Landeshauptmann-Stellvertreter Dr. Schellhorn konstatiert, dass es sich um eine wichtige Petition handle und der Landtag das richtige Gremium für die Diskussion sei. Es handle sich um ein sehr kritisches unabhängiges Verfahren. Aus diesem Grund sei der erste Deponiestandort gefallen. Die Juristen und Juristinnen im Ministerium würden sich die Unterlagen sehr genau anschauen. Das Projekt habe starke Auswirkungen auf die Bevölkerung und stehe verkehrspolitisch gleichzeitig außer Streit. Die Interessen der Menschen und der Natur seien zu 100 % zu berücksichtigen. Den Standort für die Deponie sehe er kritisch und andere Lösungen seien wünschenswert. Im Interesse der Bevölkerung müssten dafür auch Mehrkosten in Betracht gezogen werden.

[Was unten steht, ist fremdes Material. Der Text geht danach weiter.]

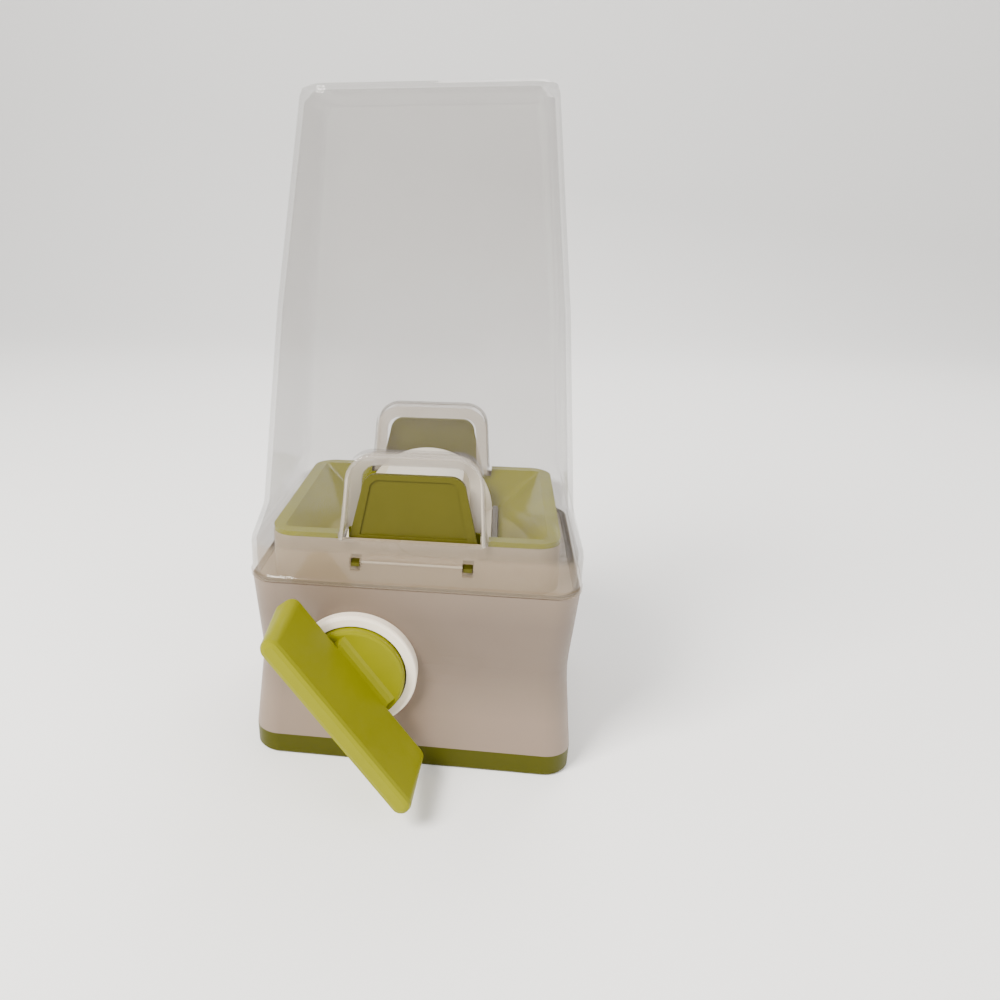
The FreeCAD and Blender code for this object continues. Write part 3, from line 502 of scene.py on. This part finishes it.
@dataclass(frozen=True)
class GroundSteel:
    """Bright steel with fine turning or grinding marks."""

    name: str
    colour: Rgb
    roughness: float = 0.28
    marks: float = 1800.0
    wander: float = 1.5
    darkest: float = 0.88
    palest: float = 1.08
    smoothest: float = 0.8
    roughest: float = 1.3
    mark_depth: float = 0.00001
    mark_share: float = 0.3

    def build(self) -> bpy.types.Material:
        """Make the material.

        Returns:
            The finished steel.
        """
        bench = NodeBench(self.name)
        lines = bench.tree.nodes.new("ShaderNodeTexWave")
        lines.wave_type = "BANDS"
        lines.bands_direction = "Y"
        lines.inputs["Scale"].default_value = self.marks
        lines.inputs["Distortion"].default_value = self.wander
        bench.link(bench.place, lines.inputs["Vector"])
        tone = bench.noise(*STEEL_TONE)
        bench.link(bench.blend(bench.remap(tone, 0.0, 1.0), shade(self.colour, self.darkest),
                               shade(self.colour, self.palest)), bench.shader.inputs["Base Color"])
        bench.link(bench.remap(lines.outputs["Fac"], self.roughness * self.smoothest,
                               self.roughness * self.roughest, 0.0, 1.0),
                   bench.shader.inputs["Roughness"])
        bench.bump(lines.outputs["Fac"], self.mark_depth, self.mark_share)
        bench.value("Metallic", 1.0)
        return bench.material


@dataclass(frozen=True)
class StudioPaper:
    """Pale seamless paper under and behind the dispenser."""

    name: str
    colour: Rgb
    darkest: float = 0.985
    roughness: float = 0.9
    shine: float = 0.15
    tooth_depth: float = 0.00005
    tooth_share: float = 0.2

    def build(self) -> bpy.types.Material:
        """Make the material.

        Returns:
            The finished paper.
        """
        bench = NodeBench(self.name)
        tooth = bench.noise(*PAPER_TOOTH)
        bench.link(bench.blend(bench.remap(tooth, 0.0, 1.0), shade(self.colour, self.darkest),
                               self.colour), bench.shader.inputs["Base Color"])
        bench.value("Roughness", self.roughness)
        bench.value("Specular IOR Level", self.shine)
        bench.bump(tooth, self.tooth_depth, self.tooth_share)
        return bench.material


class FinishBook:
    """Every finish of the dispenser, each built once and handed out by slot."""

    def __init__(self) -> None:
        """Build the finishes."""
        lime = (0.195, 0.195, 0.0)
        lip = (0.40, 0.36, 0.31)
        recipes = {
            # Painted shade: the foot is the knob's lime darkened to about a quarter, standing in
            # for shade at the foot.
            "foot_lime": MouldedPlastic(
                "foot lime plastic", shade(lime, 0.26), shine=0.12),
            # Painted shade: the base's waist is darkened by height to stand in for shade there.
            "base_white": MouldedPlastic(
                "base warm white plastic", (0.198, 0.145, 0.106), mottle=0.03, inner_glow=0.10,
                painted_waist_shade=0.70),
            "collar_white": MouldedPlastic(
                "bright white plastic", (0.90, 0.80, 0.66), Gloss.SEMI, 0.02, inner_glow=0.12),
            "ledge_white": MouldedPlastic(
                "collar warm white plastic", (0.33, 0.262, 0.180), Gloss.SEMI, 0.03),
            "inner_white": MouldedPlastic(
                "inner white plastic", (0.80, 0.71, 0.58), mottle=0.03),
            "drum_white": MouldedPlastic(
                "drum white plastic", (0.95, 0.88, 0.76), mottle=0.02),
            "hopper_clear": ClearPlastic(
                "smoke clear plastic", (0.130, 0.112, 0.094), (0.26, 0.195, 0.125)),
            # Painted highlight: the lip is the hopper's clear plastic made pale and denser,
            # standing in for light caught on the niches' rounded edges.
            "hopper_lip": ClearPlastic(
                "bright lip of clear plastic", lip, lip, veil=0.40, edge_veil=0.85),
            "tray_lime": MouldedPlastic(
                "tray lime plastic", (0.190, 0.185, 0.0), Gloss.BRIGHT, 0.14, coat=0.22,
                shine=0.15),
            # Painted shade and light: the two latch tabs are one lime plastic in two shades, the
            # front tab darkened as painted shade and the rear tab lightened as painted light
            # behind the hopper's walls.
            "tab_lime": MouldedPlastic(
                "tab lime plastic", (0.070, 0.064, 0.004), mottle=0.05, shine=0.12),
            "rear_tab_lime": MouldedPlastic(
                "rear tab lime plastic", (0.185, 0.183, 0.0), mottle=0.05, shine=0.08),
            "knob_lime": MouldedPlastic(
                "knob lime plastic", lime, mottle=0.04, shine=0.16),
            "seal_grey": SoftSeal("seal elastomer", (0.10, 0.09, 0.08)),
            "screw_steel": GroundSteel("zinc-plated screw steel", (0.60, 0.60, 0.58), 0.35),
            "shaft_steel": GroundSteel("ground shaft steel", (0.66, 0.66, 0.65), 0.22),
            "spring_steel": GroundSteel("drawn spring steel", (0.45, 0.45, 0.46), 0.30, 2600.0),
            "bush_grey": MouldedPlastic("bush plastic", (0.10, 0.10, 0.11), Gloss.SEMI),
            "gear_natural": MouldedPlastic(
                "natural gear plastic", (0.70, 0.66, 0.54), Gloss.SEMI, 0.03),
        }
        self.materials = {slot: recipe.build() for slot, recipe in recipes.items()}

    def dress(self, piece: bpy.types.Object, slot: str) -> None:
        """Give a piece one finish all over.

        Args:
            piece: Object to dress.
            slot: Material slot of the record.
        """
        mesh = piece.data
        mesh.materials.clear()
        mesh.materials.append(self.materials[slot])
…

Abg. Scheinast beantragt, den Bericht der Experten zur Kenntnis zu nehmen. Dieser Erledigungsvorschlag wird einstimmig angenommen.
Der Petitionsausschuss stellt einstimmig den
Antrag,
der Salzburger Landtag wolle beschließen:
Der Bericht wird zur Kenntnis genommen.
Salzburg, am 10. März 2020
Der Vorsitzende:
Teufl eh.
Der Berichterstatter:
Stöllner eh.
Beschluss des Salzburger Landtages vom 24. März 2021:
Der Antrag wurde einstimmig zum Beschluss erhoben.